▶ **Task prompt**
Which lines run from the first one up to and including the one with "seat_d = 500; // [496:1:504]"? Print exactly those.

▶ **Modeling code records**
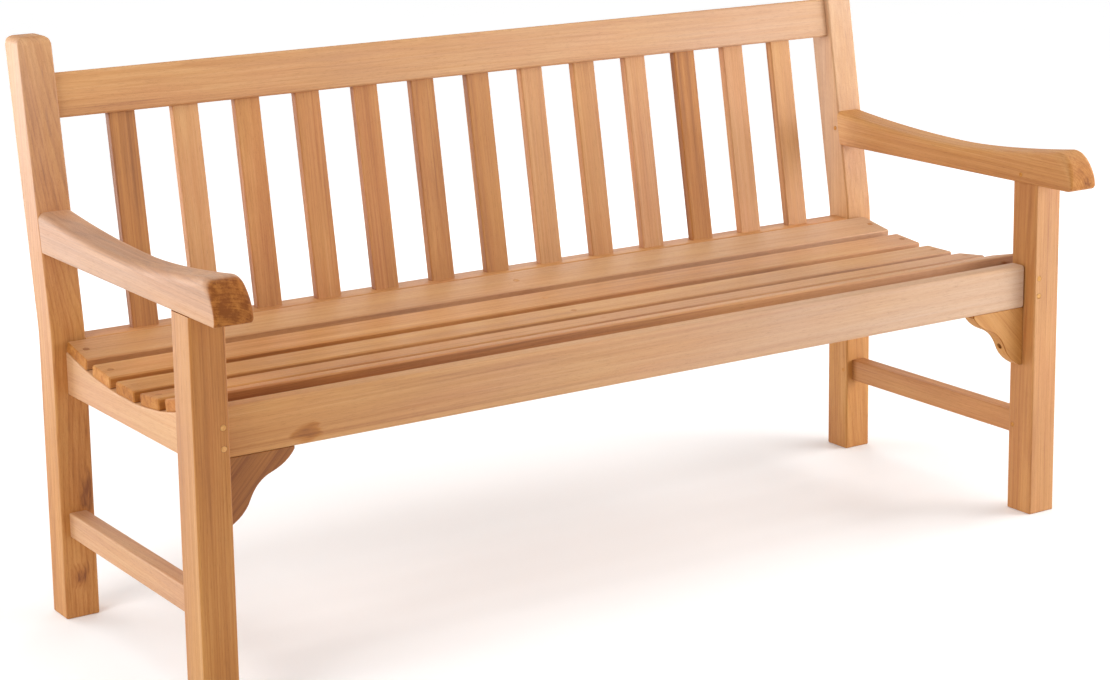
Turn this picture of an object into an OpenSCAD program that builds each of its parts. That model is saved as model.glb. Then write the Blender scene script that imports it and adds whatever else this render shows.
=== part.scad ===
// Slatted garden bench with a raked back and two arms.
// Two end frames carry the long rails; every frame joint is a pegged mortise and tenon.
// +X runs along the seat, +Y towards the back and +Z up. Each part is drawn with y = 0 at the
// front face of the front legs, and place() moves it so that the origin is under the middle.

/* [Overall] */
// Length over the outer faces of the legs
bench_w = 1650; // [1500:10:1800]
// Height of the rear posts
bench_h = 918; // [900:1:940]
// Distance from the front of the front legs to the front of the rear legs
seat_d = 500; // [496:1:504]

/* [Legs] */
// Width of every leg along the seat
leg_w = 56; // [54:1:60]
// Depth of the front legs
front_leg_d = 58; // [56:1:60]
// Thickness of the rear legs, below and above the bend
rear_leg_t = 56; // [54:1:60]
// Lean of the upper part of the rear legs
rake = 9.5; // [9:0.5:10.5]
// Height at which the upper part starts to lean
bend_z = 462; // [458:1:466]
// Radius of the bend on the front face
bend_r = 300; // [200:10:340]
// Rounding of the post tops
post_round = 11; // [6:1:14]

/* [Seat] */
// Height of the lowest line of the dished seat
seat_low_z = 426; // [420:1:432]
// Distance of that line behind the front of the front legs
seat_low_y = 270; // [250:5:290]
// Rise of the seat from that line to its front edge
front_rise = 27; // [22:1:28]
// Rise of the seat from that line to its rear edge
rear_rise = 27; // [15:1:32]
// Number of seat slats
seat_slats = 5; // [5]
// Front edge of the first seat slat
seat_y = 77; // [74:1:80]
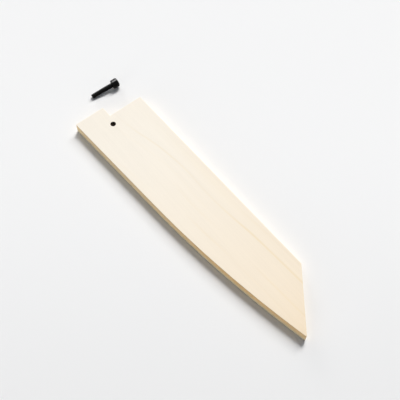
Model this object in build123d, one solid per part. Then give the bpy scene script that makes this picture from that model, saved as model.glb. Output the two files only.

▶ **Solved exercise**
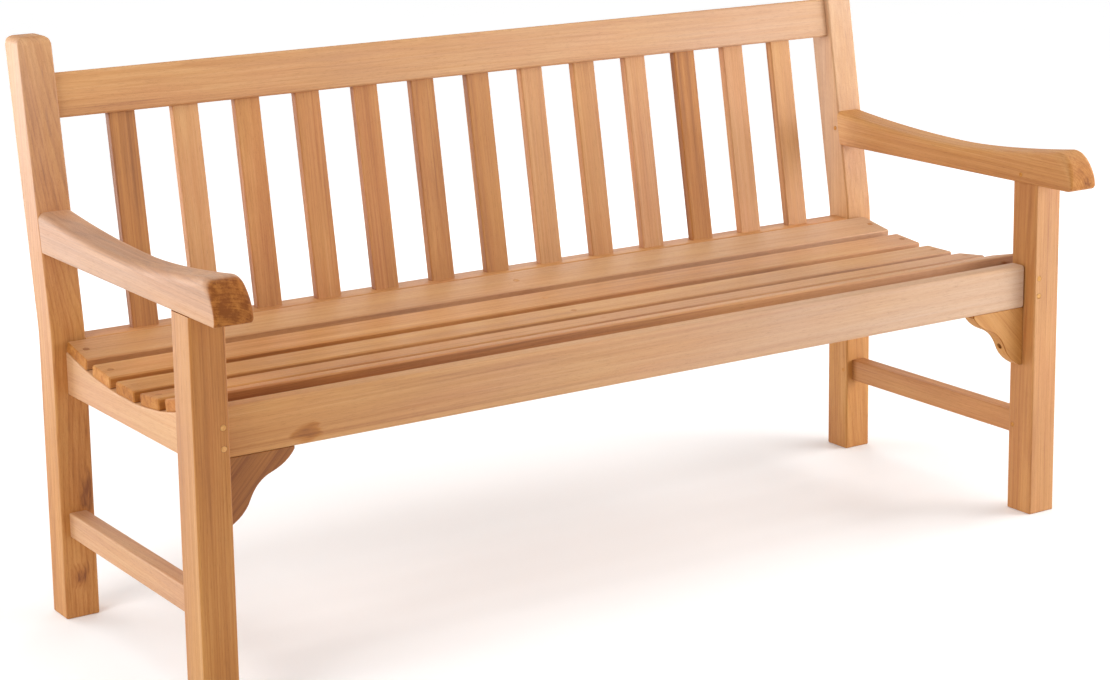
Turn this picture of an object into an OpenSCAD program that builds each of its parts. That model is saved as model.glb. Then write the Blender scene script that imports it and adds whatever else this render shows.
=== part.scad ===
// Slatted garden bench with a raked back and two arms.
// Two end frames carry the long rails; every frame joint is a pegged mortise and tenon.
// +X runs along the seat, +Y towards the back and +Z up. Each part is drawn with y = 0 at the
// front face of the front legs, and place() moves it so that the origin is under the middle.

/* [Overall] */
// Length over the outer faces of the legs
bench_w = 1650; // [1500:10:1800]
// Height of the rear posts
bench_h = 918; // [900:1:940]
// Distance from the front of the front legs to the front of the rear legs
seat_d = 500; // [496:1:504]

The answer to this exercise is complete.